By Juliet Spies-Gans, Crimson Staff Writer

The Harvard men’s basketball team has yet to play a single minute of regular season hoops this year, and yet the anticipation to see what the Crimson can do is as high as it has ever been.

Despite losing three key rotation players to graduation last year, the team learned on Friday that it had earned a spot in the Associated Press Top 25, one of what coach Tommy Amaker called the “two main polls” in collegiate hoops. The Crimson tied with Utah for the 25th spot, while recent NCAA Tournament opponents New Mexico and Cincinnati failed to make the list at all. The Bearcats received just eight points compared to Harvard’s 98.

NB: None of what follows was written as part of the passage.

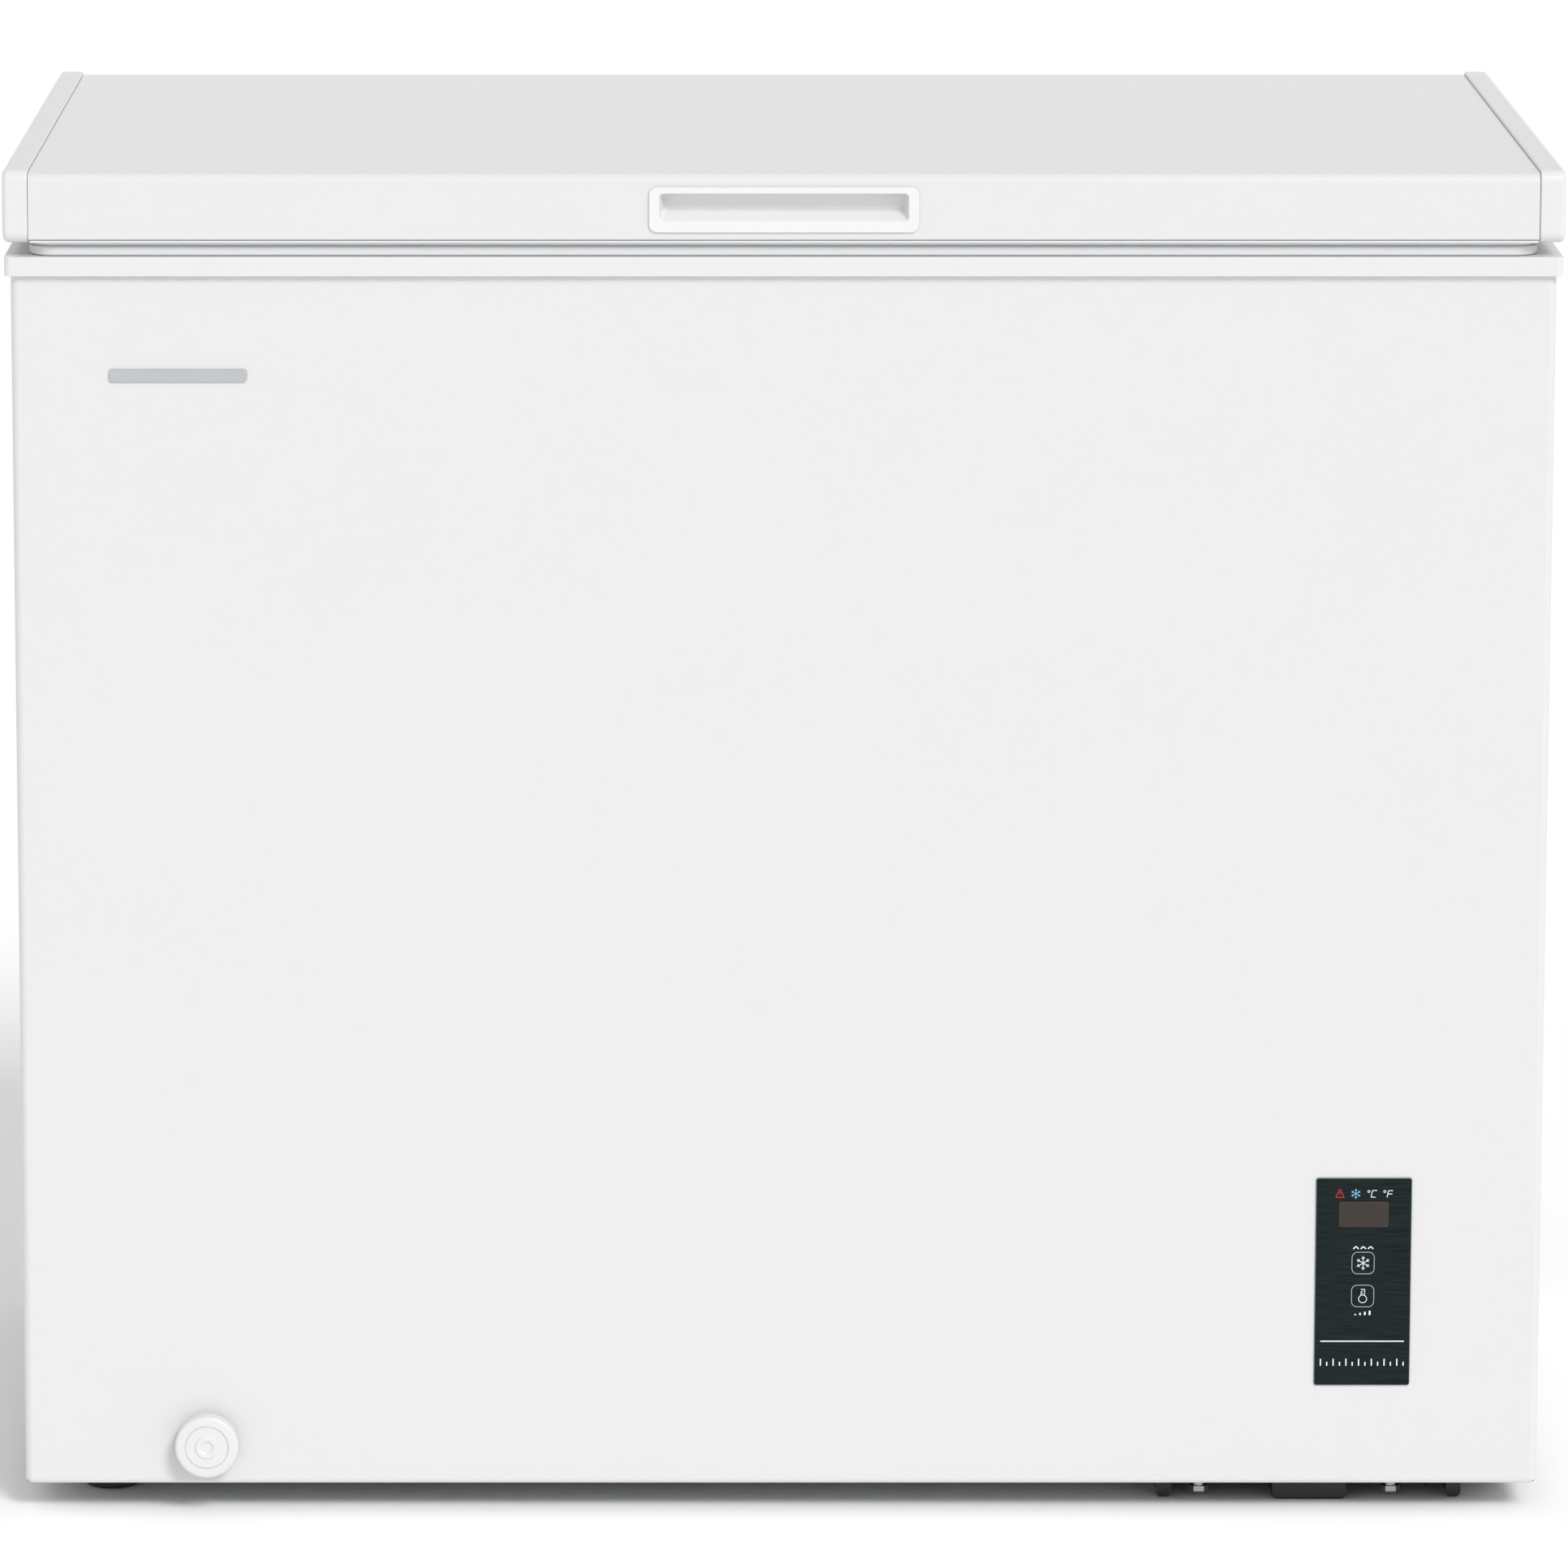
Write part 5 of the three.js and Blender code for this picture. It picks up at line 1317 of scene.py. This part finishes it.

Earlier this month, Amaker’s team also tallied 47 points in the USA Today Coaches Poll, falling just nine short of tying Iowa for No. 25. After a few wins under its belt in the early weeks of the season, Harvard should be able to crack into the rankings, especially given the difficulty of the Hawkeyes schedule. Iowa is slated to play No. 10 Texas and No. 6 North Carolina in the first month of play.

Amaker, however, was careful to stress that his team is more interested in maintaining its “internal standards”—guidelines that each player on the squad must hold himself to in order for the group to succeed—than paying attention to “external expectations,” set by polls and the media, that he believes are extraneous to Harvard’s aspirations.

“We don’t deal with [the expectations],” said Amaker on Thursday, shortly before the AP Poll was released. “[We focus] on our internal standards and our identity and our goals. That’s what has made us who we are, and there has been no interest or feeling whatsoever about anything from the outside that says we’re good, we’re bad…it doesn’t matter. We’re living up to our standards internally, and that’s been an incredible way for us to go about running our program.”

Amaker added that, inevitably, it’d be “really neat” to see his mid-major squad break into the top 25.

“But we’ll see,” he said. “It’s a long horse race, a long season, and…we’re just hopeful that we’ll stay focused on what’s right in front of us, day by day, getting better.”

Friday’s selection marks the first time in over two years that the squad has nabbed a ranking in either the AP or Coaches Poll. The last time it was ranked, the Crimson had yet to win a single NCAA Tournament game in program history and junior co-captain and floor general Siyani Chambers was still in high school.